Firstly, the Symbian environment has had to become richer. Although application developers need a single platform to work to, they can't quite have a single platform to deliver on, because there are differences between smartphones. While in desktop computers, a single user interface could be good enough for pretty much everyone (leaving aside our objections to monopolies) the same is not true of a phone,

So alongside Symbian a set of platforms have evolved with full user interfaces for different types of products.

  • Nokia's Series 60 is popular, obviously, and is being put in products by Sendo, Siemens, Samsung and Panasonic, as well as Nokia
  • In Japan, Fujitsu's interface for FOMA has a big potential in the world's biggest 3G market
  • Symbian's own UIQ interface, created by Symbian subsidiary UIQ, and in use by Sony Ericsson, Motorola and Benq.

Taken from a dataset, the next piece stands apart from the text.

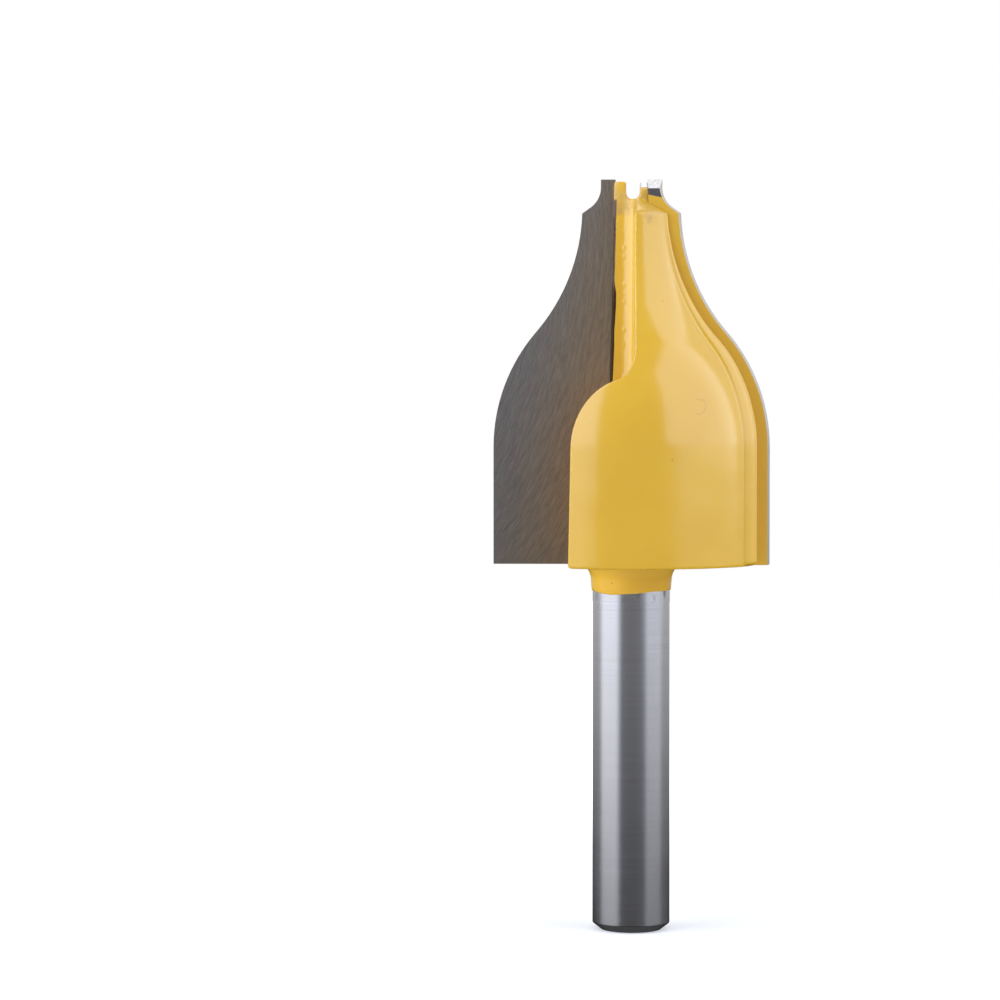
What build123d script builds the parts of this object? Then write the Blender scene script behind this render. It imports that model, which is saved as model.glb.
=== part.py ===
from build123d import *
import os
from math import acos, cos, degrees, radians, sin, tan

# Vertical raised-panel router bit with two carbide tips, standing on the end of its shank.
# All sizes are in millimetres. +Z runs up the spindle axis from the shank's end to the tip.
# The rake faces of both tips lie in the plane y = 0 and look opposite ways.

# Shank and collar
shank_diameter = 8.0
shank_bare_length = 35.0
shank_chamfer_width = 0.9
shank_chamfer_height = 0.7
collar_diameter = 8.4
collar_length = 2.9
collar_flare_radius = 1.7
collar_flare_sweep = 65.0

# Cutting profile, from the foot of the head up to the nose
cutting_diameter = 28.6
straight_height = 12.15
belly_radius = 18.24
hollow_radius = 19.7
neck_diameter = 10.2
neck_lean = 1.8
quirk_depth = 0.87
quirk_rise = 0.62
cove_radius = 2.54
nose_land = 0.81

# Steel body behind the cutting profile, slimmer than the tips so that they stand proud
body_diameter = 25.7
body_belly_radius = 16.79
body_hollow_radius = 23.0
body_neck_diameter = 8.4
foot_edge_radius = 0.3
shoulder_slope = 34.0
shoulder_edge_radius = 0.8
nose_post_diameter = 3.3
nose_post_drop = 0.25
nose_notch_width = 1.4
nose_notch_offset = 0.14
nose_notch_depth = 1.85
nose_notch_radius = 0.55

# Flutes, milled along the axis with a square-shouldered cutter
web_thickness = 1.8
flute_past_axis = 0.4
flute_width = 10.4
gullet_radius = 1.6
lip_corner_radius = 1.8

# Carbide tips, brazed into seats behind the flutes
tip_thickness = 2.0
tip_inner_distance = 1.6
tip_inner_lean = 1.65
tip_side_relief = 9.0
tip_end_relief = 28.0
braze_gap = 0.05

# Room that the cutting volumes leave around the body
overcut = 2.0

# Heights and angles that follow from the sizes above
head_bottom = shank_bare_length + collar_length
cutting_radius = cutting_diameter / 2
rim_reach = cutting_radius + overcut
half_web = web_thickness / 2
flare_height = collar_flare_radius * sin(radians(collar_flare_sweep))

# Plane of the left tip's rake face: local X runs outwards along -X, local Y runs up
rake_plane = Plane(origin=(0, 0, 0), x_dir=(-1, 0, 0), z_dir=(0, 1, 0))


def draw_ogee(straight_radius, belly, hollow, neck_radius, foot_height):
    """Draw a straight, a belly and a hollow in the open line builder; return the hollow."""
    centres_apart = neck_radius + hollow - straight_radius + belly
    sweep = degrees(acos(centres_apart / (belly + hollow)))
    riser = Line((straight_radius, foot_height), (straight_radius, head_bottom + straight_height))
    belly_arc = JernArc(start=riser @ 1, tangent=(0, 1), radius=belly, arc_size=sweep)
    return JernArc(
        start=belly_arc @ 1, tangent=belly_arc % 1, radius=hollow, arc_size=neck_lean - sweep
    )


# Blank of one tip: the whole cutting profile, relieved behind its edge
with BuildPart() as tip_blank:
    with BuildSketch(rake_plane) as cutting_profile:
        with BuildLine() as cutting_outline:
            hollow = draw_ogee(
                cutting_radius, belly_radius, hollow_radius, neck_diameter / 2, head_bottom - overcut
            )
            quirk = Line(hollow @ 1, hollow @ 1 + Vector(-quirk_depth, quirk_rise))
            cove_sweep = 90 - (Vector(-1, 0).get_angle(quirk % 1))
            cove = JernArc(
                start=quirk @ 1, tangent=quirk % 1, radius=cove_radius, arc_size=-cove_sweep
            )
            nose = Line(cove @ 1, cove @ 1 + Vector(0, nose_land))
            tip_height = (nose @ 1).Y
            Polyline(
                nose @ 1,
                (0, tip_height),
                (0, head_bottom - overcut),
                (cutting_radius, head_bottom - overcut),
            )
        make_face()
    extrude(amount=tip_thickness, taper=tip_side_relief)

# Plane of the tips' inner edges, leaning away from the axis towards the shank
inner_lean_plane = Plane(
    origin=(-tip_inner_distance, 0, tip_height),
    x_dir=(0, 1, 0),
    z_dir=(-cos(radians(tip_inner_lean)), 0, sin(radians(tip_inner_lean))),
)
# Plane ground across the end of a tip, falling away behind the rake face
end_relief_plane = Plane(
    origin=(0, 0, tip_height),
    x_dir=(1, 0, 0),
    z_dir=(0, sin(radians(tip_end_relief)), cos(radians(tip_end_relief))),
)

with BuildPart() as carbide_tip_left:
    add(tip_blank.part)
    split(bisect_by=Plane.XY.offset(head_bottom), keep=Keep.TOP)
    split(bisect_by=inner_lean_plane.offset(braze_gap), keep=Keep.TOP)
    split(bisect_by=end_relief_plane, keep=Keep.BOTTOM)
carbide_tip_left.part.label = "carbide_tip_left"

with BuildPart() as carbide_tip_right:
    with Locations(Rotation(0, 0, 180)):
        add(carbide_tip_left.part)
carbide_tip_right.part.label = "carbide_tip_right"

# Volume removed for one flute, the tip's seat behind it and the relief across the nose
cut_height = tip_height + overcut - head_bottom
with BuildPart() as flute_cut:
    with BuildSketch(Plane.XY.offset(head_bottom)) as flute_section:
        with BuildLine() as flute_outline:
            walls = FilletPolyline(
                (-rim_reach, -half_web),
                (flute_past_axis, -half_web),
                (flute_past_axis, -half_web - flute_width),
                (-rim_reach, -half_web - flute_width),
                radius=[gullet_radius, lip_corner_radius],
            )
            Line(walls @ 1, walls @ 0)
        make_face()
    extrude(amount=cut_height)
    with BuildSketch(rake_plane.offset(-half_web - overcut)) as seat_outline:
        lean_shift = tan(radians(tip_inner_lean))
        with BuildLine():
            Polyline(
                (tip_inner_distance - overcut * lean_shift, tip_height + overcut),
                (rim_reach, tip_height + overcut),
                (rim_reach, head_bottom),
                (tip_inner_distance + (tip_height - head_bottom) * lean_shift, head_bottom),
                close=True,
            )
        make_face()
    extrude(amount=overcut + half_web + tip_thickness)
    with BuildSketch(Plane.YZ) as nose_relief:
        relief_start = tip_height - nose_post_drop
        with BuildLine():
            Polyline(
                (0, relief_start),
                (rim_reach, relief_start - rim_reach * tan(radians(tip_end_relief))),
                (rim_reach, tip_height + overcut),
                (0, tip_height + overcut),
                close=True,
            )
        make_face()
    extrude(amount=-nose_post_diameter)

with BuildPart() as cutter_body:
    with BuildSketch(Plane.XZ) as turned_profile:
        with BuildLine() as turned_outline:
            shank_side = Polyline(
                (0, 0),
                (shank_diameter / 2 - shank_chamfer_width, 0),
                (shank_diameter / 2, shank_chamfer_height),
                (shank_diameter / 2, shank_bare_length),
                (collar_diameter / 2, shank_bare_length),
                (collar_diameter / 2, head_bottom - flare_height),
            )
            flare = JernArc(
                start=shank_side @ 1,
                tangent=(0, 1),
                radius=collar_flare_radius,
                arc_size=-collar_flare_sweep,
            )
            Line(flare @ 1, (body_diameter / 2, head_bottom))
            body_hollow = draw_ogee(
                body_diameter / 2,
                body_belly_radius,
                body_hollow_radius,
                body_neck_diameter / 2,
                head_bottom,
            )
            post_radius = nose_post_diameter / 2
            slope_run = (body_hollow @ 1).X - post_radius
            post_foot = (body_hollow @ 1).Y + slope_run * tan(radians(shoulder_slope))
            Polyline(
                body_hollow @ 1,
                (post_radius, post_foot),
                (post_radius, tip_height - nose_post_drop),
                (0, tip_height - nose_post_drop),
                (0, 0),
            )
        make_face()
        foot_corner = turned_profile.vertices().sort_by(Axis.X)[-2:].sort_by(Axis.Z)[0]
        fillet(foot_corner, foot_edge_radius)
        shoulder_corner = turned_profile.vertices().sort_by_distance(
            Vector((body_hollow @ 1).X, 0, (body_hollow @ 1).Y)
        )[0]
        fillet(shoulder_corner, shoulder_edge_radius)
    revolve(axis=Axis.Z)
    with PolarLocations(0, 2):
        add(flute_cut.part, mode=Mode.SUBTRACT)
    with BuildSketch(Plane.XZ) as nose_notch:
        with Locations((nose_notch_offset, tip_height + overcut)):
            Rectangle(
                nose_notch_width,
                nose_notch_depth + nose_post_drop + overcut,
                align=(Align.CENTER, Align.MAX),
            )
        fillet(nose_notch.vertices().group_by(Axis.Z)[0], nose_notch_radius)
    extrude(amount=nose_post_diameter, both=True, mode=Mode.SUBTRACT)
cutter_body.part.label = "cutter_body"

os.makedirs("parts", exist_ok=True)
export_step(cutter_body.part, "parts/cutter_body.step")
export_step(carbide_tip_left.part, "parts/carbide_tip_left.step")
export_step(carbide_tip_right.part, "parts/carbide_tip_right.step")
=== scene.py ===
"""Dressed model of a vertical raised-panel router bit, standing on the end of its shank.

The steel body is shown as two pieces, the painted head and the bare ground shank. The two carbide tips keep
their own solids and get a ground finish, with paint on the back of each overhang. Lengths are in metres.
"""
import logging
import math
from dataclasses import dataclass, field
from enum import Enum
from functools import reduce
from typing import Callable, Iterable, Sequence

import bmesh
import bpy
from mathutils import Matrix, Vector, noise


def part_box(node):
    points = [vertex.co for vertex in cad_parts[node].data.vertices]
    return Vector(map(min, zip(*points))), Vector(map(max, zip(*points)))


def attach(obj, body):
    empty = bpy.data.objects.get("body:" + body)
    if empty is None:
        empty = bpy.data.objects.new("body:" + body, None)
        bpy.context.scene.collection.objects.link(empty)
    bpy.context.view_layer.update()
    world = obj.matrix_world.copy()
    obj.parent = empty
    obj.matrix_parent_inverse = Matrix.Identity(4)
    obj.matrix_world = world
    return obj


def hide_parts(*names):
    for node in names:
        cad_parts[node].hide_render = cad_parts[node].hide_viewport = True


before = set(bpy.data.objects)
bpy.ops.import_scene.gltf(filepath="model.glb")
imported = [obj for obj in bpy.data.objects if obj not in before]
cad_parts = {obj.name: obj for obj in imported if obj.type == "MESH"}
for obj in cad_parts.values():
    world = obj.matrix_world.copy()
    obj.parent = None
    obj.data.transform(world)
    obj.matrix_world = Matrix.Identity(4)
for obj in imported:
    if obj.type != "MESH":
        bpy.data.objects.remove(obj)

MM = 0.001
TOUCHING = 0.001 * MM
LOG = logging.getLogger("router_bit")
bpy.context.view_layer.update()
Colour = tuple[float, float, float, float]


class Side(Enum):
    """The two flutes, named as the camera sees their tips, with the turn that takes the left one there."""

    LEFT = 0.0
    RIGHT = math.pi


class RecordSlot(Enum):
    """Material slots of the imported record."""

    PAINT = "painted_steel"
    CARBIDE = "ground_carbide"


# Sizes of the turned and milled steel, in metres


@dataclass(frozen=True)
class Ogee:
    """The flank of the steel body, a belly arc and a hollow arc that meet in a tangent.

    Attributes:
        outer: Radius of the straight part of the flank.
        foot: Height of the foot of the head above the shank's end.
        straight: Height of the straight part.
        belly: Radius of the convex arc.
        hollow: Radius of the concave arc.
        neck: Radius of the body at the neck.
        neck_lean: Angle at which the hollow stops short of upright.
    """

    outer: float = 12.85 * MM
    foot: float = 37.9 * MM
    straight: float = 12.15 * MM
    belly: float = 16.79 * MM
    hollow: float = 23.0 * MM
    neck: float = 4.2 * MM
    neck_lean: float = math.radians(1.8)

    @property
    def sweep(self) -> float:
        """Angle that the belly turns through before the hollow takes over."""
        apart = self.neck + self.hollow - self.outer + self.belly
        return math.acos(apart / (self.belly + self.hollow))

    def flank(self, steps: int) -> list[tuple[float, float]]:
        """Points of the flank, from the foot up to the neck.

        Args:
            steps: Number of points on each arc.

        Returns:
            Radius and height of each point.
        """
        top_of_straight = self.foot + self.straight
        hollow_height = top_of_straight + (self.belly + self.hollow) * math.sin(self.sweep)
        points = [(self.outer, self.foot)]
        for index in range(steps):
            angle = self.sweep * index / steps
            radius = self.outer - self.belly * (1.0 - math.cos(angle))
            points.append((radius, top_of_straight + self.belly * math.sin(angle)))
        for index in range(steps + 1):
            angle = self.sweep + (self.neck_lean - self.sweep) * index / steps
            radius = self.neck + self.hollow * (1.0 - math.cos(angle))
            points.append((radius, hollow_height - self.hollow * math.sin(angle)))
        return points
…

It makes sense to wonder what happens to UIQ. With control of Symbian, Nokia now effectively owns two user interface platforms for Symbian. Does it need both?

Well, yes. UIQ is a different kind of interface. As seen in the Sony Ericsson P900, it is more pen-based and suited to devices at the PDA end of the smartphone spectrum. Sony Ericsson is a big enough customer to support the continued development of the UIQ interface - and others will join in.

Even Microsoft appreciates the need for different user interfaces for different devices. In 2003 Microsoft rebranded the Pocket PC OS as Windows Mobile 2003 for Pocket PCs (now also available in a Phone Edition version which includes phone functions). Its Smartphone operating system became Windows Mobile 2003 for Smartphones. However, unifying the names is an attempt to achieve by branding what Symbian has done by engineering, says the Symbian camp.

The world changesIn the tech industry nothing stays the same for long. When it formed, Symbian had a different set of problems to deal with than it does now. Nokia's ownership is not ideal but not a critical problem for it. And the absence of Psion only makes clear that the role of Symbian is different now, to what it was five years ago.